● **To do**
Locate the line that contains "for node in" and the line that contains "# ---- sizes, in millimetres". Copy both of them exactly, together with every line between them, and no others.

● **Material to process**
····················

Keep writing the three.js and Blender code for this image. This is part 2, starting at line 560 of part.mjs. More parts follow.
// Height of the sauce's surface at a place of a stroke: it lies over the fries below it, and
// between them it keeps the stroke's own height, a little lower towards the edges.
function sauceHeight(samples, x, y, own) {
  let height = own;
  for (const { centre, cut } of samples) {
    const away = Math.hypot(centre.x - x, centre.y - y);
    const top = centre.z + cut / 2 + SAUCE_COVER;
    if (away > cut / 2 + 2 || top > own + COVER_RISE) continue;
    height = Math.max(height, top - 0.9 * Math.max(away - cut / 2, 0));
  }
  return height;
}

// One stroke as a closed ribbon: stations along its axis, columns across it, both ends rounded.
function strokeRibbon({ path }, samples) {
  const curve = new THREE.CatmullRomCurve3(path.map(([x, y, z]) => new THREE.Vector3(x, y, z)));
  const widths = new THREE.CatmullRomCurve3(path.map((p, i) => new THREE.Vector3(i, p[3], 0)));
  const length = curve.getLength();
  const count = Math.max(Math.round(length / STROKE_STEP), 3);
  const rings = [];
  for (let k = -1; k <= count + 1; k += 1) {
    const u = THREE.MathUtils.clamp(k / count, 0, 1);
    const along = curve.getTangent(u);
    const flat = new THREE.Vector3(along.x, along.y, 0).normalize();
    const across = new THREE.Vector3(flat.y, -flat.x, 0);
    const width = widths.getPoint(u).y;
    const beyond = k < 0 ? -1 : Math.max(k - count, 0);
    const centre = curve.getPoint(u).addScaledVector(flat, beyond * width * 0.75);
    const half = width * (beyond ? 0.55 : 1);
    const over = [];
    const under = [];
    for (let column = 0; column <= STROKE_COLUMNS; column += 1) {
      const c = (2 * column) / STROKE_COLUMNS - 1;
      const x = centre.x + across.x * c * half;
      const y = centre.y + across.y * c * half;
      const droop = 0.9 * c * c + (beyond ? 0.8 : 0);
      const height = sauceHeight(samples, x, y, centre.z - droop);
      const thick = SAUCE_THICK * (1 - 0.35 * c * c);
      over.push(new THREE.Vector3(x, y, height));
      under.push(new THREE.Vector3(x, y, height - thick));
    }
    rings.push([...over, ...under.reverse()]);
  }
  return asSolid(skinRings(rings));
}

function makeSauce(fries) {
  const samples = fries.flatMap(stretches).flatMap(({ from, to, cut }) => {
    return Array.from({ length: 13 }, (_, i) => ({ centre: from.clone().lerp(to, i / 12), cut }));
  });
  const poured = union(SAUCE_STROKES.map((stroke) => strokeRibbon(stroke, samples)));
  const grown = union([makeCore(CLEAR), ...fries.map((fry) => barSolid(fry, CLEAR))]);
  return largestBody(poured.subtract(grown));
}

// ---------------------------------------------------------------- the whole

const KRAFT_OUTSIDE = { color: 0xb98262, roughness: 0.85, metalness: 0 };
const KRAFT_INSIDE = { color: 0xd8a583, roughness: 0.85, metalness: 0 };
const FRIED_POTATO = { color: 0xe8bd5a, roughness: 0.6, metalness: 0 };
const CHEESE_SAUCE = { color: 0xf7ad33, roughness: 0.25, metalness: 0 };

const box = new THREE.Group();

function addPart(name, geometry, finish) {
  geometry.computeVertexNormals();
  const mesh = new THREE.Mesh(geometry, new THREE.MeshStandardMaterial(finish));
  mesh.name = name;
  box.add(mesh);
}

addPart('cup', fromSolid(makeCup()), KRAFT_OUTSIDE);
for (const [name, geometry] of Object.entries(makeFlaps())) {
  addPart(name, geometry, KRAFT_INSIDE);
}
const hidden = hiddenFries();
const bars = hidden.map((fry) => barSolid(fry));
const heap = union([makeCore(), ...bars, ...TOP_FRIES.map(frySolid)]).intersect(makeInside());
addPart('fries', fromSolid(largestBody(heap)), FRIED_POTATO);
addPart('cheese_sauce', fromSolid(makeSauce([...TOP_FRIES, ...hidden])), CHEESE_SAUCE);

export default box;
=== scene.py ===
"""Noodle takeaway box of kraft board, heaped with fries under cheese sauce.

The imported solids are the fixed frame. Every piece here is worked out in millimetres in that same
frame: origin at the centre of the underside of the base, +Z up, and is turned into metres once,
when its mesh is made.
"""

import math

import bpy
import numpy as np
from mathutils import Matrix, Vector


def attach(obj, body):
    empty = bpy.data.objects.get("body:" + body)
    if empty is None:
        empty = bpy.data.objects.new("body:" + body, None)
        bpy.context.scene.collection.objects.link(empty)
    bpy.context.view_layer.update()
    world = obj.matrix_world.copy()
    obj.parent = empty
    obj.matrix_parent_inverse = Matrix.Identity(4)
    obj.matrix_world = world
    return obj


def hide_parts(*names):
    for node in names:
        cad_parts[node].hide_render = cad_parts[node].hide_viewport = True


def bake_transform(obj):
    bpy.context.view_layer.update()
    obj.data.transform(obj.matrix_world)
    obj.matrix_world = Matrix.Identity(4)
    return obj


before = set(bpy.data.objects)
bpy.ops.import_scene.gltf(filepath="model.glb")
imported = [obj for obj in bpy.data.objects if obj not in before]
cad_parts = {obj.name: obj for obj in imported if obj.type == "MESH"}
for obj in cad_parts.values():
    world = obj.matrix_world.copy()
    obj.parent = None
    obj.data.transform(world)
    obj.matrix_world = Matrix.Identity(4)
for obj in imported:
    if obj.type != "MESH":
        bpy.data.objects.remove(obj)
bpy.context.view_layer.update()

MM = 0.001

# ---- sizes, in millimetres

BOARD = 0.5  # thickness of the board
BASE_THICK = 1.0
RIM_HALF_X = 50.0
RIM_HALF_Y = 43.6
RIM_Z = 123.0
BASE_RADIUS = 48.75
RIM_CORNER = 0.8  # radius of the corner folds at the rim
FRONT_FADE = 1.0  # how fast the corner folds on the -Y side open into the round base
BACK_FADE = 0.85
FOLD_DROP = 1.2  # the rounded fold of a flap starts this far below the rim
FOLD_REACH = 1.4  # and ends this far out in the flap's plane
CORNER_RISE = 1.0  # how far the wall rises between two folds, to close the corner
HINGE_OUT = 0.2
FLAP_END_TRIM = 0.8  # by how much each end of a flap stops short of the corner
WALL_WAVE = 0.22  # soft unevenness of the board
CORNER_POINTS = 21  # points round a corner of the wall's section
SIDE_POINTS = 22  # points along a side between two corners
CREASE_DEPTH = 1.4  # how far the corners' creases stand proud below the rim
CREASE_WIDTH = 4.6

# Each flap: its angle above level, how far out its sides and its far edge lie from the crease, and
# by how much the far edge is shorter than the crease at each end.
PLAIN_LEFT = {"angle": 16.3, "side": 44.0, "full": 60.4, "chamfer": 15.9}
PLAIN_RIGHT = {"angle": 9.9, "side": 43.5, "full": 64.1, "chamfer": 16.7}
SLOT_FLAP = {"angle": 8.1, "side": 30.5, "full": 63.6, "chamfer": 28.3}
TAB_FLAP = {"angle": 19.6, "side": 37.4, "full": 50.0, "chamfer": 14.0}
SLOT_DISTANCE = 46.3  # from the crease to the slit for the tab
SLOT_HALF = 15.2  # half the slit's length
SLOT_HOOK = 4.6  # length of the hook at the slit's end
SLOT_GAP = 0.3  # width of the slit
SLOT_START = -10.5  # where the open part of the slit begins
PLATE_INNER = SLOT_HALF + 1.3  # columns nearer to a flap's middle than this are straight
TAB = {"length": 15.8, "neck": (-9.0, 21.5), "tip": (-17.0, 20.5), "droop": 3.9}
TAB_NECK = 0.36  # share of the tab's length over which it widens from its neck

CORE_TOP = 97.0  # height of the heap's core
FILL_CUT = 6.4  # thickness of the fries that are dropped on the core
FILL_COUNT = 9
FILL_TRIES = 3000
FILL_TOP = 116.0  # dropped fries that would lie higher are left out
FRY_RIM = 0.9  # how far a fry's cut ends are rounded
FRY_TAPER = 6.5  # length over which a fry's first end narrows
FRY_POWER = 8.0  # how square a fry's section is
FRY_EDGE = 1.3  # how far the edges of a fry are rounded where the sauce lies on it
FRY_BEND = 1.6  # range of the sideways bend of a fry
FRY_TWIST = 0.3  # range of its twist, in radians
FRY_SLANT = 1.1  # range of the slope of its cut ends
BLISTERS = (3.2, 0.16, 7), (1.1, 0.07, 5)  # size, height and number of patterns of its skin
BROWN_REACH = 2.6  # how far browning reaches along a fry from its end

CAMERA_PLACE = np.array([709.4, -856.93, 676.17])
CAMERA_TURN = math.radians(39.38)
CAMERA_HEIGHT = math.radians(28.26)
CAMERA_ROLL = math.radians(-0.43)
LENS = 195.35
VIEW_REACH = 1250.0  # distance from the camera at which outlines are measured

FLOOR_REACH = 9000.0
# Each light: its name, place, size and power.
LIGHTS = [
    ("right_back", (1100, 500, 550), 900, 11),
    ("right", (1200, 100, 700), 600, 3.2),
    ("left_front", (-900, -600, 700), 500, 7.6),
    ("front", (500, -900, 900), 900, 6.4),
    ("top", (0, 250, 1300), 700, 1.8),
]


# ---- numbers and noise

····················

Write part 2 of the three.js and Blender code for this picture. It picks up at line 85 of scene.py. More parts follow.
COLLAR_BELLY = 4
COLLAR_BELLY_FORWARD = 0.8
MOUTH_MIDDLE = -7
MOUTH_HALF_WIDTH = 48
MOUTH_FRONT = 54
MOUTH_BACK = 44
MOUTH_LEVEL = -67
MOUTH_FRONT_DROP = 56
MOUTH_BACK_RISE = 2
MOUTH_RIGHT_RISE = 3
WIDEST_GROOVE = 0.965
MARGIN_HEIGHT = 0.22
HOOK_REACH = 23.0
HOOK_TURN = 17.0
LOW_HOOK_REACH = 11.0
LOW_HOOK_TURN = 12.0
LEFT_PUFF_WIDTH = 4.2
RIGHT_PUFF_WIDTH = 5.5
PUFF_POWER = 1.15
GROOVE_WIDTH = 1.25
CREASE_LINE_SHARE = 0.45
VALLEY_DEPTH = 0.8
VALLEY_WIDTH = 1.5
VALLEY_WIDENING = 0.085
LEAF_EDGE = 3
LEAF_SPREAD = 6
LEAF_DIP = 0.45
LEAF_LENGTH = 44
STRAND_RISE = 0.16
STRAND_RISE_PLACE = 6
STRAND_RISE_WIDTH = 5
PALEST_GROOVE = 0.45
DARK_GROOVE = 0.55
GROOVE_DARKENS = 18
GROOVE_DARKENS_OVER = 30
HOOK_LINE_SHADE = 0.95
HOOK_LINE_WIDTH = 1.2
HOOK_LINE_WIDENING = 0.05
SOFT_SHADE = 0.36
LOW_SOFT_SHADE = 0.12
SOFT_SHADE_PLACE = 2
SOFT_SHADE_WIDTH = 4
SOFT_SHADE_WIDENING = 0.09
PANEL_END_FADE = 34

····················

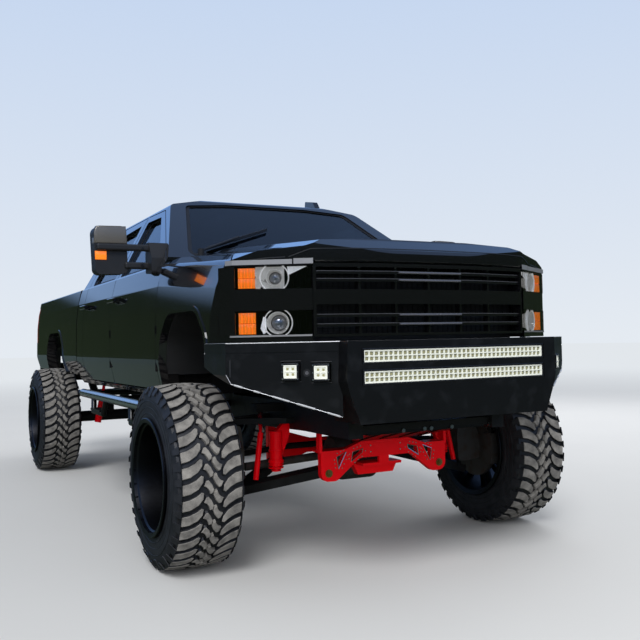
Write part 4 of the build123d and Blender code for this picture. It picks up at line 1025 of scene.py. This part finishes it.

····················

● **Completed exercise**
    for node in names:
        cad_parts[node].hide_render = cad_parts[node].hide_viewport = True


def bake_transform(obj):
    bpy.context.view_layer.update()
    obj.data.transform(obj.matrix_world)
    obj.matrix_world = Matrix.Identity(4)
    return obj


before = set(bpy.data.objects)
bpy.ops.import_scene.gltf(filepath="model.glb")
imported = [obj for obj in bpy.data.objects if obj not in before]
cad_parts = {obj.name: obj for obj in imported if obj.type == "MESH"}
for obj in cad_parts.values():
    world = obj.matrix_world.copy()
    obj.parent = None
    obj.data.transform(world)
    obj.matrix_world = Matrix.Identity(4)
for obj in imported:
    if obj.type != "MESH":
        bpy.data.objects.remove(obj)
bpy.context.view_layer.update()

MM = 0.001

# ---- sizes, in millimetres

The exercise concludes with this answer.